# VST Plugins and audio samples: choose wisely!



## JMAA (Mar 30, 2010)

So, I was trying to collect around some VST plugins to aid me in making music in FL Studio just like Charlie Clouser does on Logic Pro for Mac. But I can't think right now on what I need exactly.
So, any recommendations on VST's and audio samples/loops around to achieve that?


----------



## Luchs (Mar 31, 2010)

This heavily depends on the amont of money you're willing to spend. In terms of audio processing, FL comes with pretty much everything you need, so I certainly wouldn't recommend you to bother investing into any effect processors or external sequencers.

What you'll find lacking for this type of music are the instrument/samples, though. Especially in the orchestral and ethnic percusson range.

I'm not aware of any package which combines those in a dedicated way; what might come close to it is the Quantum Leap RA library from EastWest. I don't own it myself, though, so you might want to listen to the demos; or possibly browse their page for other packages which might suit your needs.

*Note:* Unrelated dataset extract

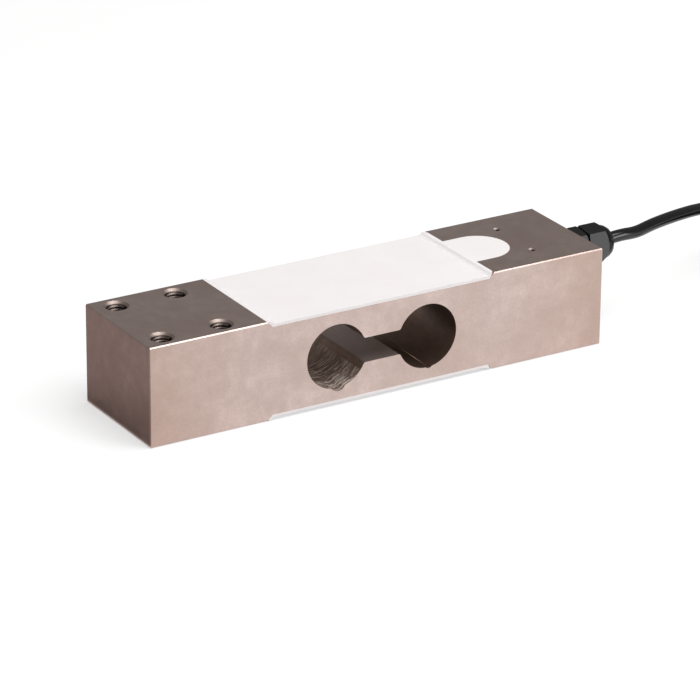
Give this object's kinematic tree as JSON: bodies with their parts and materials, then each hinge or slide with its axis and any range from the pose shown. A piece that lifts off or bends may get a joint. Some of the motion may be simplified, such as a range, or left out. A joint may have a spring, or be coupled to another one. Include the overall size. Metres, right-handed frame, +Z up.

If you're on a rather low budget, then your best starter option would be to get the Soundfont player plugin for FL (their own one is simple, inexpensive, and working well), and help yourself with thousands of free samples and instruments (in various quality, from 'awesome!' to 'bleh') from pages like Hammersound or HomeMusician. And, if you're willing to put your works under a CC license, you'll find a lot of high quality effect samples (and drum loops) on FreeSound.

Regards,

Luchs


----------



## JMAA (Mar 31, 2010)

Thanks. I stumpled upon this thing, which is some soundfont for gregorian chants:
http://soundfonts.homemusician.net/ethnic_soundfonts/2551-male.html
That reminds me of Paul Gorman or Garry Schyman from Dante's Inferno. Whatever, I have still to try it.


----------